Here’s the simplified table setup and sample data:
create table tmp
(
objid varchar(254) not null,
userid varchar(254) not null,
actiontype varchar(254) not null
)
create clustered index tmp_objid on tmp(objid)
insert into tmp (objid, userid, actiontype) values ('alpha', 'joe', 'none')
insert into tmp (objid, userid, actiontype) values ('alpha', 'joe', 'none')
insert into tmp (objid, userid, actiontype) values ('alpha', 'joe', 'update')
insert into tmp (objid, userid, actiontype) values ('alpha', 'joe', 'close')
insert into tmp (objid, userid, actiontype) values ('alpha', 'joe', 'flag')
insert into tmp (objid, userid, actiontype) values ('alpha', 'joe', 'flag')
insert into tmp (objid, userid, actiontype) values ('alpha', 'joe', 'flag')
insert into tmp (objid, userid, actiontype) values ('alpha', 'joe', 'flag')
insert into tmp (objid, userid, actiontype) values ('beta', 'joe', 'none')
insert into tmp (objid, userid, actiontype) values ('beta', 'joe', 'none')
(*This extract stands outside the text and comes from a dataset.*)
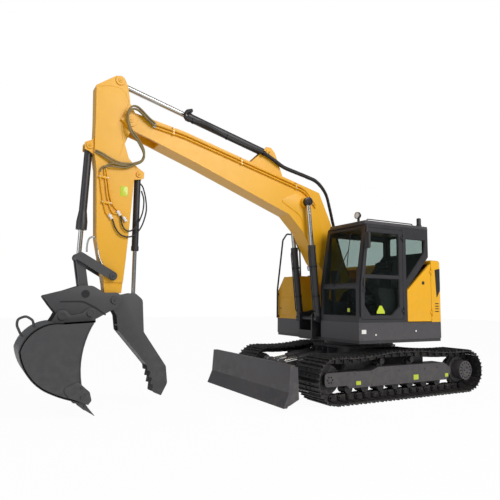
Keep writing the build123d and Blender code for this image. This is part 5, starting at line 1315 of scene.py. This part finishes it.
# %% Seat's shell and foot
SHELL = eased(((60, 1520, 20), (505, 1545, 20), (520, 1575, 20), (500, 1600, 20), (40, 1575, 30), (-10, 1680, 20),
               (-92, 2130, 20), (-110, 2260, 14), (-96, 2262, 8), (-70, 2130, 20), (20, 1620, 20)))
prisms("seat_pan", SHELL, SEAT_Y - 205, SEAT_Y + 205, seat_shell, "house", bevel=4)
fold = np.arange(11)
folds = np.stack([350.0 + 16 * (fold % 2), 1330 + 18 * fold], -1)
prisms("seat_bellows", np.vstack([folds, (folds * (-1, 1) + (400, 0))[::-1]]), SEAT_Y - 160, SEAT_Y + 160, rubber_and_painted_shade,
       "house")
slab("seat_plinth", rounded(340, 400, 20), (200, SEAT_Y, 1286.5), FORWARD, LEFT, 44, seat_shell, "house", bevel=4)
print("bellows folds", len(fold))

# %% [markdown]
# ## Blank plates
# Plates and signs stay blank, in the colours that the photograph shows. Each is a thin sheet that stands 1.5 to 2 mm
# proud of its wall: a patch of colour in the wall's own material would have no edge to catch light.

# %% Blank plates
for name, size, spot, film, body in (
        ("plate_track_1", (95, 60, 6), (841, 1125.5, 293), lime_film, "chassis"),
        ("plate_track_2", (115, 84, 6), (-422, 1125.5, 308), lime_film, "chassis"),
        ("plate_track_3", (80, 58, 6), (-1175, 1125.5, 300), lime_film, "chassis"),
        ("plate_skirt", (92, 64, 5), (815, 1237.5, 1093), white_film, "house")):
    slab(name, rounded(*size), spot, BACK, UP, 2, film, body, bevel=0.5)
slab("plate_screen", rounded(60, 60, 5), (897.5, 972, 1431), LEFT, UP, 1.5, lime_film, "house", bevel=0.4)
slab("plate_door", ((-86, -62), (86, -62), (86, -30), (24, 66), (-24, 66), (-86, -30)), (439, 1218.5, 1440), BACK, UP,
     1.5, lime_film, "cab_door", bevel=0.4)
slab("plate_arm", rounded(110, 150, 5), (4362, 25.5, 3160), BACK, UP, 1.5, lime_film, "arm", bevel=0.4)
turned("skirt_lamps", ((0, 0), (0, 16), (4, 14), (5, 0)), [(566, 1237.3, 1041), (-327, 1237.3, 1088)], LEFT, white_film,
       "house")
print("plates 7")

# %% [markdown]
# ## Bolts
# Final drives, idlers, track frames, skirt and side cutters are bolted on. Rings of bolts are spread by angle and
# rows by a list of places. A head hides its thread, so each ends at the wall.

# %% Bolts
for side, sign in SIDES:
    out = (0, sign, 0)
    bolts(f"drive_bolts_{side}", ring_spots((SPROCKET, sign * DRIVE_FACE, WHEEL_Z), 128, 14), out, 20, dark_steel,
          "chassis")
    bolts(f"drive_plugs_{side}", ring_spots((SPROCKET, sign * (DRIVE_FACE + 10), WHEEL_Z), 48, 3), out, 18, dark_steel,
          "chassis")
    bolts(f"idler_bolts_{side}", ring_spots((IDLER, sign * FRAME_FACE, WHEEL_Z), 46, 6), out, 18, dark_steel, "chassis")
    for row, z in (("upper", 440), ("lower", 250)):
        spots = [(x, sign * FRAME_FACE, z) for x in (1040, 900, 560, 260, -40, -340, -640, -940)]
        bolts(f"frame_bolts_{row}_{side}", spots, out, 16, charcoal_enamel, "chassis")
bolts("skirt_bolts", [(x, 1237, z) for x in (860, 420, -60, -520, -900) for z in (985, 1205)], LEFT, 13,
      charcoal_enamel, "house")
for name, sign in (("bucket_cutter_bolts", 1), ("bucket_cutter_bolts_right", -1)):
    bolts(name, [(x, DIG + sign * 466, z) for x, z in ((4905, 396), (4850, 300), (4905, 270))], (0, sign, 0), 26,
          tool_enamel, "bucket")

# %% [markdown]
# ## Floor
# The photograph is a cut-out on white. A wide pale floor takes the soft shadow. A lit floor alone would show its own
# shade of grey, so its surface is mostly plain white light to the camera and in mirrors, and a pale matt sheet to all
# other rays, which lights the machine from below as a real white floor does.

# %% Floor
HALF_FLOOR, WHITE_SHARE = 40, 0.96
floor_mesh = bpy.data.meshes.new("floor")
floor_mesh.from_pydata([(x * HALF_FLOOR, y * HALF_FLOOR, 0) for x, y in ((-1, -1), (1, -1), (1, 1), (-1, 1))], [],
                       [(0, 1, 2, 3)])
floor = bpy.data.objects.new("floor", floor_mesh)
bpy.context.scene.collection.objects.link(floor)
pale_floor, shader = new_material("pale_floor")
shader.inputs["Base Color"].default_value = (0.9, 0.9, 0.9, 1)
shader.inputs["Roughness"].default_value = 0.9
ray = add_node(pale_floor, "ShaderNodeLightPath")
seen = add_node(pale_floor, "ShaderNodeMath", {0: ray.outputs["Is Camera Ray"], 1: ray.outputs["Is Glossy Ray"]},
                operation="MAXIMUM")
seen_through = add_node(pale_floor, "ShaderNodeMath", {0: seen.outputs[0], 1: ray.outputs["Is Transmission Ray"]},
                        operation="MAXIMUM")
part_white = add_node(pale_floor, "ShaderNodeMath", {0: seen_through.outputs[0], 1: WHITE_SHARE},
                      operation="MULTIPLY")
white = add_node(pale_floor, "ShaderNodeEmission", {"Color": (1, 1, 1, 1), "Strength": 1.0})
mixed = add_node(pale_floor, "ShaderNodeMixShader",
                 {0: part_white.outputs[0], 1: shader.outputs[0], 2: white.outputs[0]})
join(pale_floor, mixed.outputs[0], surface_of(pale_floor))
floor_mesh.materials.append(pale_floor)
print("floor", 2 * HALF_FLOOR, "m wide")

# %% [markdown]
# ## Sky and lamps
# Beyond the floor the camera sees plain white, while all other rays meet a dim, slightly blue sky that fills the
# shadows. A broad soft lamp stands high on the machine's left, where the photograph's own light comes from, and a
# weaker one in front. A small lamp would draw hard shadows that a studio's softboxes don't.


# %% Sky and lamps
def area_lamp(name, spot, target, size, power, colour=(1, 1, 1)):
    """A square soft lamp of a given size in metres that faces a target."""
    data = bpy.data.lights.new(name, "AREA")
    data.size = size
    data.energy = power
    data.color = colour
    lamp = bpy.data.objects.new(name, data)
    bpy.context.scene.collection.objects.link(lamp)
    aim = (Vector(target) - Vector(spot)).to_track_quat("-Z", "Y")
    lamp.matrix_world = Matrix.Translation(Vector(spot)) @ aim.to_matrix().to_4x4()


FILL_STRENGTH, KEY_WATTS, FRONT_WATTS = 0.36, 1200, 200
world = bpy.data.worlds.new("sky")
bpy.context.scene.world = world
world.use_nodes = True
world.node_tree.nodes.clear()
ray = add_node(world, "ShaderNodeLightPath")
seen = add_node(world, "ShaderNodeMath", {0: ray.outputs["Is Camera Ray"], 1: ray.outputs["Is Transmission Ray"]},
                operation="MAXIMUM")
fill = add_node(world, "ShaderNodeBackground", {"Color": (0.93, 0.96, 1.0, 1), "Strength": FILL_STRENGTH})
backdrop = add_node(world, "ShaderNodeBackground", {"Color": (1, 1, 1, 1), "Strength": 1.0})
sky = add_node(world, "ShaderNodeMixShader", {0: seen.outputs[0], 1: fill.outputs[0], 2: backdrop.outputs[0]})
add_node(world, "ShaderNodeOutputWorld", {"Surface": sky.outputs[0]})
area_lamp("key", (-3.0, 11.0, 9.0), (0, 0, 1.5), 7.0, KEY_WATTS, (1.0, 0.97, 0.92))
area_lamp("front_fill", (12.0, 3.0, 5.0), (0, 0, 1.5), 6.0, FRONT_WATTS)
print("lamps", len(bpy.data.lights))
insert into tmp (objid, userid, actiontype) values ('beta', 'joe', 'close')
insert into tmp (objid, userid, actiontype) values ('beta', 'joe', 'flag')
insert into tmp (objid, userid, actiontype) values ('gamma', 'joe', 'none')
insert into tmp (objid, userid, actiontype) values ('delta', 'joe', 'update')
insert into tmp (objid, userid, actiontype) values ('alpha', 'maria', 'update')
insert into tmp (objid, userid, actiontype) values ('beta', 'maria', 'flag')
insert into tmp (objid, userid, actiontype) values ('beta', 'maria', 'flag')
insert into tmp (objid, userid, actiontype) values ('gamma', 'maria', 'flag')
insert into tmp (objid, userid, actiontype) values ('gamma', 'maria', 'flag')
insert into tmp (objid, userid, actiontype) values ('gamma', 'maria', 'update')
insert into tmp (objid, userid, actiontype) values ('gamma', 'maria', 'close')
insert into tmp (objid, userid, actiontype) values ('delta', 'maria', 'update')
insert into tmp (objid, userid, actiontype) values ('epsilon', 'maria', 'update')
insert into tmp (objid, userid, actiontype) values ('alpha', 'ahmed', 'none')
insert into tmp (objid, userid, actiontype) values ('beta', 'ahmed', 'none')
insert into tmp (objid, userid, actiontype) values ('gamma', 'ahmed', 'none')
insert into tmp (objid, userid, actiontype) values ('gamma', 'ahmed', 'update')
insert into tmp (objid, userid, actiontype) values ('delta', 'ahmed', 'update')
insert into tmp (objid, userid, actiontype) values ('delta', 'ahmed', 'close')
insert into tmp (objid, userid, actiontype) values ('epsilon', 'ahmed', 'update')
insert into tmp (objid, userid, actiontype) values ('epsilon', 'ahmed', 'close')
The answer is: It depends.
In my testing, my solution is the slowest of the bunch, regardless of what test data I use. With real life data, it’s about half the speed of the fastest solution.
Mikael’s solution is faster for the test data quoted in my question, and faster for a larger-but-still-small data set (our testing system, about 2k rows) in my real-life tables.
But a1ex07’s solution is faster for my full-size real-life tables (our live system, about 700k rows). There’s not a lot of distance between a1ex07’s and Mikael’s, but a1ex07’s definitely has the edge.
I ended up actually using Mikael’s solution, though, because it’s easier to conceptualize if you’re not a l33t DB person (and the people doing maintenance on this code, of which the SQL is only a small part, won’t be) and easier to adapt to various other scenarios.
Thus this community wiki meta-answer, which I’ll accept when the time limit passes, rather than accepting either of their excellent answers. If you found this helpful, please do vote up both Mikael’s answer and a1ex07’s answer, as I have done.